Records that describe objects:

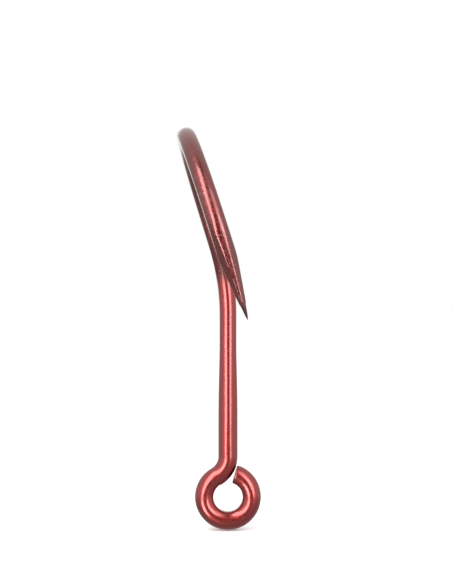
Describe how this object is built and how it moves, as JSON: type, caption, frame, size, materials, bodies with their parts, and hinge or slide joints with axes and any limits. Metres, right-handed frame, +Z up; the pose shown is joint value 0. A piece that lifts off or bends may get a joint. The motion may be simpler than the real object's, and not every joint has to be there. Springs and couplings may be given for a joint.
{
  "type": "fishing hook",
  "caption": "Single forged fishing hook with a round bend, an offset cut point with a barb, a closed eye and a thin red finish.",
  "frame": {"origin": "centre of the eye's hole", "axes": "+Z up the shank towards the bend, -Y towards the point's leg, the bend leans towards -X"},
  "size_m": [0.0043, 0.0105, 0.0201],
  "materials": {
    "steel": "ground high-carbon steel, dark at the bare tip",
    "red_lacquer": "translucent red lacquer over bright plating, glossy"
  },
  "bodies": {
    "root": {"steel_wire": "steel", "red_finish": "red_lacquer"}
  },
  "joints": []
}
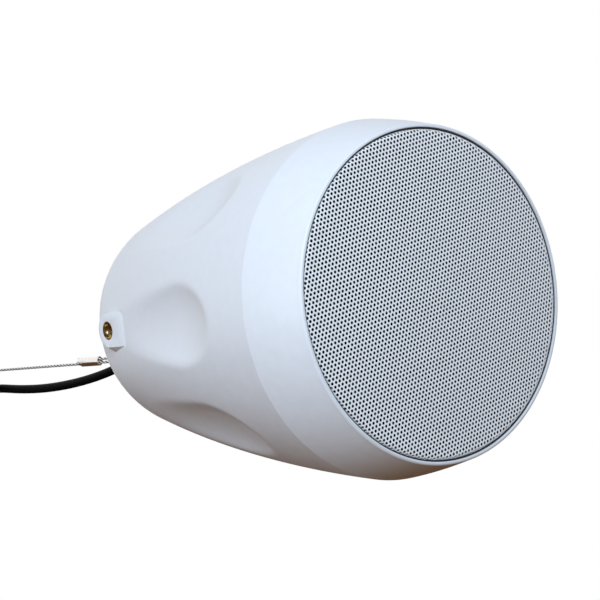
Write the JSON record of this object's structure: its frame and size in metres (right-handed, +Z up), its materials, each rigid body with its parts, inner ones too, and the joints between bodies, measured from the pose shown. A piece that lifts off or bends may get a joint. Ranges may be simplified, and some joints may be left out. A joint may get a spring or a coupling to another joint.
{
  "type": "ceiling speaker",
  "caption": "White pendant ceiling speaker with a fluted bullet-shaped enclosure and a round perforated grille, hung by a steel wire rope beside its black cable.",
  "frame": {"origin": "inner top of the loop at the upper end of the wire rope that the speaker hangs by", "axes": "+Z up along the hanging rope and the speaker's axis, with the grille facing -Z; -Y towards the pad and brass insert that the picture shows; +X from the rope towards the speaker's axis"},
  "size_m": [0.2032, 0.2031, 0.5802],
  "materials": {
    "enclosure_white": "fine satin moulded",
    "grille_steel": "satin",
    "grille_cloth": "open weave",
    "insert_brass": "machined",
    "rope_steel": "twisted strand",
    "ferrule_metal": "polished",
    "zinc_steel": "bright zinc",
    "cable_black": "smooth satin",
    "core_copper": "smooth",
    "baffle_board": "sealed",
    "basket_steel": "satin",
    "cone_paper": "pressed",
    "soft_rubber": "smooth",
    "spider_cloth": "impregnated",
    "voice_coil": "wound",
    "magnet_ferrite": "ground",
    "tweeter_plastic": "satin",
    "wadding_fibre": "loose fibre",
    "plate_white": "powder coated",
    "gland_plastic": "satin",
    "core_iron": "laminated and varnished",
    "winding_tape": "taped",
    "board_green": "circuit board",
    "coil_copper": "enamelled wire",
    "capacitor_film": "dipped",
    "terminal_plastic": "moulded"
  },
  "bodies": {
    "root": {"housing": "enclosure_white", "front_ring": "enclosure_white", "side_inserts": "insert_brass", "grille": "grille_steel", "grille_cloth": "grille_cloth", "front_baffle": "baffle_board", "baffle_screws": "zinc_steel", "driver_gasket": "soft_rubber", "driver_basket": "basket_steel", "driver_screws": "zinc_steel", "surround": "soft_rubber", "cone": "cone_paper", "spider": "spider_cloth", "voice_coil": "voice_coil", "top_plate": "zinc_steel", "magnet": "magnet_ferrite", "back_plate": "zinc_steel", "tweeter_stem": "zinc_steel", "tweeter_housing": "tweeter_plastic", "tweeter_dome": "grille_cloth", "damping_wadding": "wadding_fibre", "rear_plate": "plate_white", "plate_seal": "soft_rubber", "plate_screws": "zinc_steel", "hanging_eye": "zinc_steel", "eye_washer": "zinc_steel", "eye_nut": "zinc_steel", "gland_body": "gland_plastic", "gland_cap": "gland_plastic", "gland_nut": "gland_plastic", "transformer_bracket": "zinc_steel", "bracket_screws": "zinc_steel", "transformer_core": "core_iron", "transformer_winding": "winding_tape", "crossover_board": "board_green", "board_spacers": "insert_brass", "crossover_coils": "coil_copper", "crossover_capacitors": "capacitor_film", "terminal_block": "terminal_plastic", "inner_cores": "core_copper", "speaker_leads": "core_copper", "rope": "rope_steel", "lower_ferrule": "ferrule_metal", "upper_ferrule": "ferrule_metal", "cable": "cable_black", "cable_coil": "cable_black", "cable_end": "cable_black", "cable_cores": "core_copper", "cable_tie": "tweeter_plastic"}
  },
  "joints": []
}
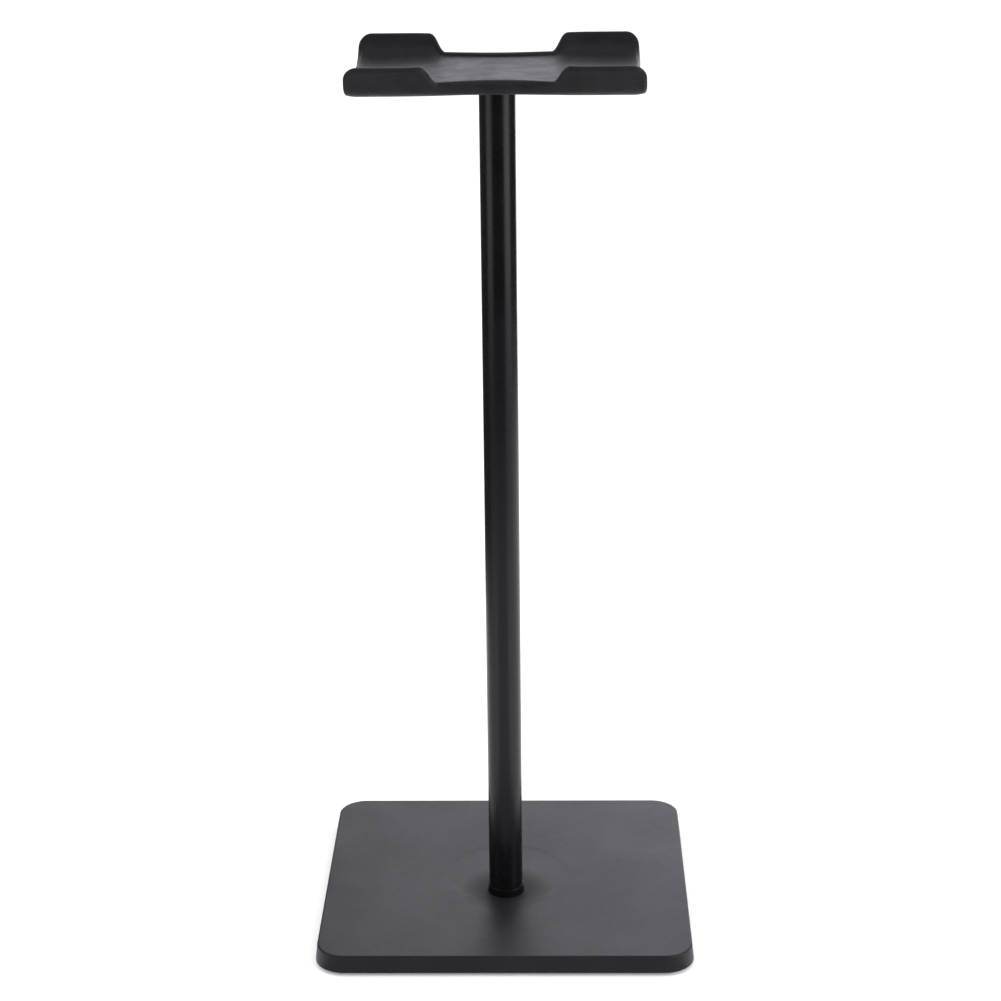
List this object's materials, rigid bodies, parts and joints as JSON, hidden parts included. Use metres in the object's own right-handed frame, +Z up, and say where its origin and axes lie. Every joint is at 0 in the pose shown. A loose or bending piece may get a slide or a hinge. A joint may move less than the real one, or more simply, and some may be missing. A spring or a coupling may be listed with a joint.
{
  "type": "headphone stand",
  "caption": "Free-standing headphone stand: a weighted rectangular base, a slim round pole and a soft trough-shaped cradle with upturned flanges at its corners.",
  "frame": {"origin": "centre of the rectangle that the base covers, at the underside of the foot pads", "axes": "+Z up the pole, +X along the cradle, +Y towards the side away from the pole's offset"},
  "size_m": [0.11, 0.1, 0.2589],
  "materials": {
    "base_plastic": "fine matt moulded texture, dark grey",
    "floor_plastic": "matt black moulded plate",
    "ballast_steel": "zinc-plated sheet steel",
    "screw_steel": "zinc-plated steel",
    "foot_rubber": "matt black rubber",
    "pole_anodised": "satin black anodised with a fine speckle",
    "collar_plastic": "plain black moulded ring",
    "plug_brass": "turned",
    "core_steel": "black painted sheet steel",
    "saddle_rubber": "soft-touch elastomer, matt black"
  },
  "bodies": {
    "root": {"base_cover": "base_plastic", "ballast_plate": "ballast_steel", "base_floor": "floor_plastic", "base_screw_1": "screw_steel", "base_screw_2": "screw_steel", "base_screw_3": "screw_steel", "base_screw_4": "screw_steel", "foot_pad_1": "foot_rubber", "foot_pad_2": "foot_rubber", "foot_pad_3": "foot_rubber", "foot_pad_4": "foot_rubber", "pole_screw": "screw_steel", "pole_washer": "screw_steel", "foot_collar": "collar_plastic", "pole_tube": "pole_anodised", "pole_bottom_plug": "plug_brass", "pole_top_plug": "plug_brass", "cradle_stud": "screw_steel", "cradle_core": "core_steel", "cradle_saddle": "saddle_rubber"}
  },
  "joints": []
}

Description of the task :: Copy out each line of the listing that holds "loose".

Exercise answer ::
    "wadding_fibre": "loose fibre",
List this object's materials, rigid bodies, parts and joints as JSON, hidden parts included. Use metres in the object's own right-handed frame, +Z up, and say where its origin and axes lie. Every joint is at 0 in the pose shown. A loose or bending piece may get a slide or a hinge. A joint may move less than the real one, or more simply, and some may be missing. A spring or a coupling may be listed with a joint.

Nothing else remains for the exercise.